Obama’s decision to use Gotham across campaign materials in his 2008 run created a global fascination with the durable sans-serif typeface. But there are no off-the-shelf fonts for his presidential re-election campaign: Obama ordered a new version of Gotham from the New York typography studio behind the original. The result fits with the nostalgic Americana that pervades the visual identity of Obama 2012. The typographer behind it has said little publicly but acknowledged the collaboration on the studio’s website. “Can we add serifs to Gotham?” studio president Jonathan Hoefler wrote. “For the president of the United States? Yes We Can.”


07.

Direct mail

Redwave Communications

Television may be the best way to reach voters but when campaigns want to target individuals they turn to direct mail. Campaigns often save their sensitive appeals (such as those around abortion) for the mailbox. One of Romney’s top direct-mail strategists has a lot of cachet within his campaign: Redwave founder and Iowa native Dave Kochel masterminded Romney’s surprisingly strong caucus performance in the state. Now he has campaign contracts in key states to design, print and help target brochures that are likely to overwhelm postal carriers in the closing days of the race.


08.

Bus charter

Lamers Bus Lines

There’s still a bit of romance about designating a stretch of ground-level campaigning as a “bus tour”: the cheering crowds lining the route, the chance for a candidate to stop off at a celebrated local diner.
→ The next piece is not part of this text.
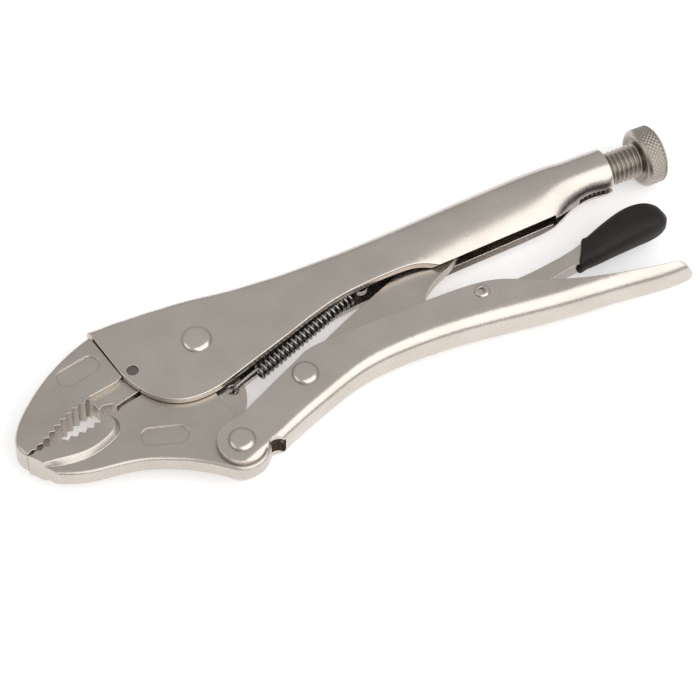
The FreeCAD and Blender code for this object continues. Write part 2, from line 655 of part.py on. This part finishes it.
def build():
    bar, grip = release_parts()
    screw, knob = screw_and_knob()
    pin_half = CHEEK - PIN_RECESS
    joint_rivet = rivet(HANDLE_PIVOT, JOINT_SHANK, JOINT_HEAD, LEVER_CHEEK)
    link_rivet = rivet(LINK_PIVOT, JOINT_SHANK, JOINT_HEAD, LEVER_CHEEK)
    release_rivet = rivet(RELEASE_PIVOT, RELEASE_SHANK, RELEASE_HEAD, RELEASE_CHEEK, 0.9, RELEASE_BORE)
    return {
        "fixed_handle": fixed_handle(),
        "upper_jaw": upper_jaw(),
        "jaw_lock_pin": peg(LOCK_PIN, PIN_RADIUS, -pin_half, pin_half),
        "jaw_pivot_rivet": rivet(MAIN_PIVOT, MAIN_SHANK, MAIN_HEAD, CHEEK),
        "return_spring": return_spring(),
        "lower_jaw": lower_jaw(),
        "lever_handle": lever_handle().cut(joint_rivet).cut(link_rivet).cut(release_rivet),
        "handle_rivet": joint_rivet,
        "link_rivet": link_rivet,
        "release_rivet": release_rivet,
        "toggle_link": toggle_link(),
        "release_lever": bar,
        "release_grip": grip,
        "adjusting_screw": screw,
        "adjusting_knob": knob,
    }


nodes = build()
box = Part.makeCompound(list(nodes.values())).optimalBoundingBox(False)
HOME = vec(-box.Center.x, -box.Center.y, -box.ZMin)
os.makedirs("parts", exist_ok=True)
for name, shape in nodes.items():
    shape.translate(HOME)
    shape.exportStep("parts/" + name + ".step")
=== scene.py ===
"""Locking pliers, lying on their side: finishes, thread, knurl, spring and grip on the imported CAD."""

import json
import math
import bmesh
import bpy
from mathutils import Matrix, Vector


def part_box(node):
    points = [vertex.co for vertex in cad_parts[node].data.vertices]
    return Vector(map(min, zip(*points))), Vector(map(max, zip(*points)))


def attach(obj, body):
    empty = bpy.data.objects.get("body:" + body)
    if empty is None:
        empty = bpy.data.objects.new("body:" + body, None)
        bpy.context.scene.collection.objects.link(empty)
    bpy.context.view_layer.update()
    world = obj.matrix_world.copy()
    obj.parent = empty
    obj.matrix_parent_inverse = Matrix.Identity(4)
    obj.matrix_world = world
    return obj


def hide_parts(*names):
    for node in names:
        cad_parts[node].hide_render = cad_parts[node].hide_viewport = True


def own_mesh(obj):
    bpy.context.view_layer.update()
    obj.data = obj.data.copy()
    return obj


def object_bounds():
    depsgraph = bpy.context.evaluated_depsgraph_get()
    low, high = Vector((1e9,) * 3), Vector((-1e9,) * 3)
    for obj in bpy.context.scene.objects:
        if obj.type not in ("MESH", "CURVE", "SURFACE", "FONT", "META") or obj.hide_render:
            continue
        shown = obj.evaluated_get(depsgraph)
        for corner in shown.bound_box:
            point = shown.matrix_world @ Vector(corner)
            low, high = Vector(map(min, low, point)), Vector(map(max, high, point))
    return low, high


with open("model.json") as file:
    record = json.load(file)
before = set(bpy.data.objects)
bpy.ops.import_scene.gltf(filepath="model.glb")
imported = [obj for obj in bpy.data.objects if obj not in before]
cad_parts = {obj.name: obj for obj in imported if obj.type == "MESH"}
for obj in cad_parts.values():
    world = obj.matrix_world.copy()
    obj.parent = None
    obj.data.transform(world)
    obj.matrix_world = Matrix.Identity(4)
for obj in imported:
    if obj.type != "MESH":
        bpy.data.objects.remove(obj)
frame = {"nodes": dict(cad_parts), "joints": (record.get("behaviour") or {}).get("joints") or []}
CAD_LOW, CAD_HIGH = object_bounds()

MM = 0.001
TURN = 2 * math.pi


def joint_place(name):
    """Point of a joint's axis, in metres."""
    return next(Vector(j["pos_m"]) for j in frame["joints"] if j["name"] == name)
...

When Obama did two days in Florida this summer the campaign turned to the Wisconsin-based charter company Lamers for the buses used to ferry the press corps that travels in the president’s motorcade. Obama, of course, had a more august ride: the Secret Service.


09.

Event planner

Rafanelli Events

You usually have to spend money to raise money to spend money in politics. That’s where Bryan Rafanelli comes in. During election years the Boston event planner serves as a linchpin of the secondary industry of caterers and florists who thrive off the circuit of political fundraising dinners. Politicians often breeze through their own fundraisers just long enough to give remarks and take pictures, but for the event planner making a good impression on the guest of honour can return dividends for a long time. There’s a reason Rafanelli was hired to design Chelsea Clinton’s 2010 wedding.


10.

Public-opinion research

David Binder Research

Obama’s campaign probably commissions as much polling as any campaign in history but when it wants to move beyond the hard numbers to measure more complex voter attitudes it turns to Binder. The San Francisco-based firm has reprised the role it played in 2008, directing much of the qualitative research that guides Obama’s strategy and message, including almost nightly focus groups around the country. It also trials his ads and direct mail with online viewers before they’re rolled out to the public.